**REQUIREMENTS:**
Take the listing and print it in full, exactly as given.

**GIVEN DATA:**

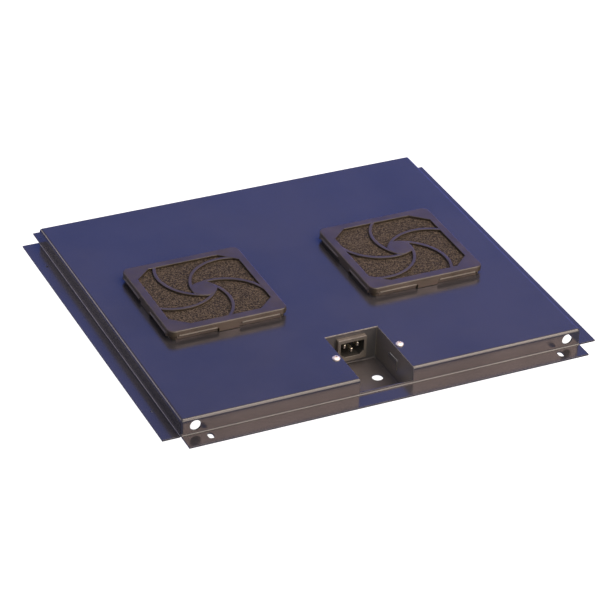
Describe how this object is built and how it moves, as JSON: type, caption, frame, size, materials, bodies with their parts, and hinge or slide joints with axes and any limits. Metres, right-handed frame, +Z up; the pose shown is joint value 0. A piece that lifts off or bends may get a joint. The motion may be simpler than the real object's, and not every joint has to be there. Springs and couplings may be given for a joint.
{
  "type": "rack fan tray",
  "caption": "Folded steel rack tray with filter-guarded axial fans under its panel and a recessed three-pole mains inlet at the front.",
  "frame": {"origin": "bottom centre of the whole object, where the wire finger guards meet what it stands on", "axes": "+X to the right seen from the inlet side, +Y from the inlet side to the back, +Z up"},
  "size_m": [0.456, 0.406, 0.056],
  "materials": {
    "painted_steel": "gloss black powder coat with a blue cast",
    "plated_steel": "bright zinc plate",
    "inlet_plastic": "moulded black thermoplastic",
    "pin_metal": "nickel-plated brass",
    "nylon": "natural nylon",
    "lead_insulation": "black pvc insulation",
    "earth_insulation": "green and yellow pvc insulation",
    "terminal_metal": "tin-plated brass",
    "rubber": "moulded rubber",
    "guard_plastic": "satin black abs",
    "filter_foam": "open-cell filter foam",
    "fan_casting": "black-coated die casting",
    "bearing_steel": "ground steel",
    "core_steel": "stacked electrical steel",
    "winding_copper": "enamelled copper wire",
    "impeller_plastic": "glass-filled black plastic",
    "guard_wire": "bright nickel-plated wire"
  },
  "bodies": {
    "tray": {"tray_panel": "painted_steel", "inlet_bracket": "painted_steel", "bracket_screws": "plated_steel", "bracket_nuts": "plated_steel", "fan_screws": "plated_steel", "fan_nuts": "plated_steel", "inlet_housing": "inlet_plastic", "inlet_line_pin": "pin_metal", "inlet_neutral_pin": "pin_metal", "inlet_earth_pin": "pin_metal", "line_receptacle": "nylon", "neutral_receptacle": "nylon", "earth_receptacle": "nylon", "fan_left_leads": "lead_insulation", "fan_right_leads": "lead_insulation", "earth_lead": "earth_insulation", "earth_terminal": "terminal_metal", "lead_grommets": "rubber", "lead_clips": "nylon", "filter_base_left": "guard_plastic", "fan_left_housing": "fan_casting", "fan_left_bearings": "bearing_steel", "fan_left_stator": "core_steel", "fan_left_windings": "winding_copper", "finger_guard_left": "guard_wire", "filter_base_right": "guard_plastic", "fan_right_housing": "fan_casting", "fan_right_bearings": "bearing_steel", "fan_right_stator": "core_steel", "fan_right_windings": "winding_copper", "finger_guard_right": "guard_wire"},
    "impeller_left": {"fan_left_impeller": "impeller_plastic", "fan_left_rotor": "core_steel", "fan_left_shaft": "bearing_steel"},
    "cover_left": {"filter_cover_left": "guard_plastic"},
    "foam_left": {"filter_foam_left": "filter_foam"},
    "impeller_right": {"fan_right_impeller": "impeller_plastic", "fan_right_rotor": "core_steel", "fan_right_shaft": "bearing_steel"},
    "cover_right": {"filter_cover_right": "guard_plastic"},
    "foam_right": {"filter_foam_right": "filter_foam"}
  },
  "joints": [
    {"name": "fan_left_spin", "type": "hinge", "parent": "tray", "child": "impeller_left", "pos_m": [-0.107, 0.002, 0.025], "axis": [0, 0, 1], "continuous": true},
    {"name": "cover_left_lift", "type": "slide", "parent": "tray", "child": "cover_left", "axis": [0, 0, 1], "range_m": [0, 0.03]},
    {"name": "foam_left_lift", "type": "slide", "parent": "tray", "child": "foam_left", "axis": [0, 0, 1], "range_m": [0, 0.015]},
    {"name": "fan_right_spin", "type": "hinge", "parent": "tray", "child": "impeller_right", "pos_m": [0.107, 0.002, 0.025], "axis": [0, 0, 1], "continuous": true},
    {"name": "cover_right_lift", "type": "slide", "parent": "tray", "child": "cover_right", "axis": [0, 0, 1], "range_m": [0, 0.03]},
    {"name": "foam_right_lift", "type": "slide", "parent": "tray", "child": "foam_right", "axis": [0, 0, 1], "range_m": [0, 0.015]}
  ],
  "couplings": [
    {"joint": "foam_left_lift", "follows": "cover_left_lift", "ratio": 0.5},
    {"joint": "foam_right_lift", "follows": "cover_right_lift", "ratio": 0.5}
  ]
}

**CORRECT RESULT:**
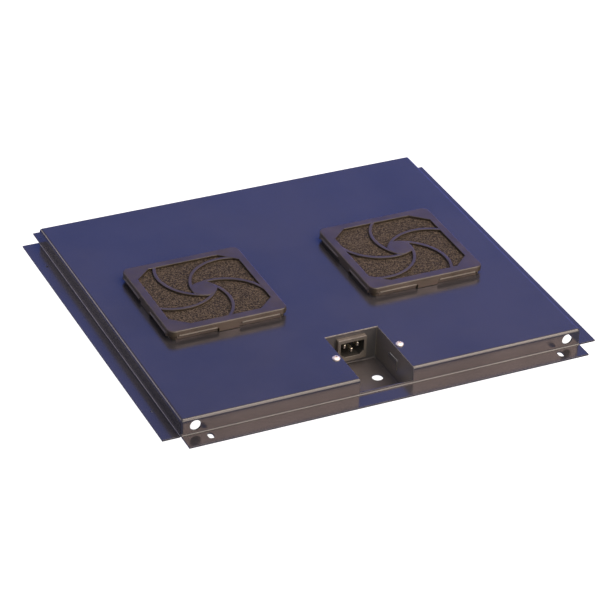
Describe how this object is built and how it moves, as JSON: type, caption, frame, size, materials, bodies with their parts, and hinge or slide joints with axes and any limits. Metres, right-handed frame, +Z up; the pose shown is joint value 0. A piece that lifts off or bends may get a joint. The motion may be simpler than the real object's, and not every joint has to be there. Springs and couplings may be given for a joint.
{
  "type": "rack fan tray",
  "caption": "Folded steel rack tray with filter-guarded axial fans under its panel and a recessed three-pole mains inlet at the front.",
  "frame": {"origin": "bottom centre of the whole object, where the wire finger guards meet what it stands on", "axes": "+X to the right seen from the inlet side, +Y from the inlet side to the back, +Z up"},
  "size_m": [0.456, 0.406, 0.056],
  "materials": {
    "painted_steel": "gloss black powder coat with a blue cast",
    "plated_steel": "bright zinc plate",
    "inlet_plastic": "moulded black thermoplastic",
    "pin_metal": "nickel-plated brass",
    "nylon": "natural nylon",
    "lead_insulation": "black pvc insulation",
    "earth_insulation": "green and yellow pvc insulation",
    "terminal_metal": "tin-plated brass",
    "rubber": "moulded rubber",
    "guard_plastic": "satin black abs",
    "filter_foam": "open-cell filter foam",
    "fan_casting": "black-coated die casting",
    "bearing_steel": "ground steel",
    "core_steel": "stacked electrical steel",
    "winding_copper": "enamelled copper wire",
    "impeller_plastic": "glass-filled black plastic",
    "guard_wire": "bright nickel-plated wire"
  },
  "bodies": {
    "tray": {"tray_panel": "painted_steel", "inlet_bracket": "painted_steel", "bracket_screws": "plated_steel", "bracket_nuts": "plated_steel", "fan_screws": "plated_steel", "fan_nuts": "plated_steel", "inlet_housing": "inlet_plastic", "inlet_line_pin": "pin_metal", "inlet_neutral_pin": "pin_metal", "inlet_earth_pin": "pin_metal", "line_receptacle": "nylon", "neutral_receptacle": "nylon", "earth_receptacle": "nylon", "fan_left_leads": "lead_insulation", "fan_right_leads": "lead_insulation", "earth_lead": "earth_insulation", "earth_terminal": "terminal_metal", "lead_grommets": "rubber", "lead_clips": "nylon", "filter_base_left": "guard_plastic", "fan_left_housing": "fan_casting", "fan_left_bearings": "bearing_steel", "fan_left_stator": "core_steel", "fan_left_windings": "winding_copper", "finger_guard_left": "guard_wire", "filter_base_right": "guard_plastic", "fan_right_housing": "fan_casting", "fan_right_bearings": "bearing_steel", "fan_right_stator": "core_steel", "fan_right_windings": "winding_copper", "finger_guard_right": "guard_wire"},
    "impeller_left": {"fan_left_impeller": "impeller_plastic", "fan_left_rotor": "core_steel", "fan_left_shaft": "bearing_steel"},
    "cover_left": {"filter_cover_left": "guard_plastic"},
    "foam_left": {"filter_foam_left": "filter_foam"},
    "impeller_right": {"fan_right_impeller": "impeller_plastic", "fan_right_rotor": "core_steel", "fan_right_shaft": "bearing_steel"},
    "cover_right": {"filter_cover_right": "guard_plastic"},
    "foam_right": {"filter_foam_right": "filter_foam"}
  },
  "joints": [
    {"name": "fan_left_spin", "type": "hinge", "parent": "tray", "child": "impeller_left", "pos_m": [-0.107, 0.002, 0.025], "axis": [0, 0, 1], "continuous": true},
    {"name": "cover_left_lift", "type": "slide", "parent": "tray", "child": "cover_left", "axis": [0, 0, 1], "range_m": [0, 0.03]},
    {"name": "foam_left_lift", "type": "slide", "parent": "tray", "child": "foam_left", "axis": [0, 0, 1], "range_m": [0, 0.015]},
    {"name": "fan_right_spin", "type": "hinge", "parent": "tray", "child": "impeller_right", "pos_m": [0.107, 0.002, 0.025], "axis": [0, 0, 1], "continuous": true},
    {"name": "cover_right_lift", "type": "slide", "parent": "tray", "child": "cover_right", "axis": [0, 0, 1], "range_m": [0, 0.03]},
    {"name": "foam_right_lift", "type": "slide", "parent": "tray", "child": "foam_right", "axis": [0, 0, 1], "range_m": [0, 0.015]}
  ],
  "couplings": [
    {"joint": "foam_left_lift", "follows": "cover_left_lift", "ratio": 0.5},
    {"joint": "foam_right_lift", "follows": "cover_right_lift", "ratio": 0.5}
  ]
}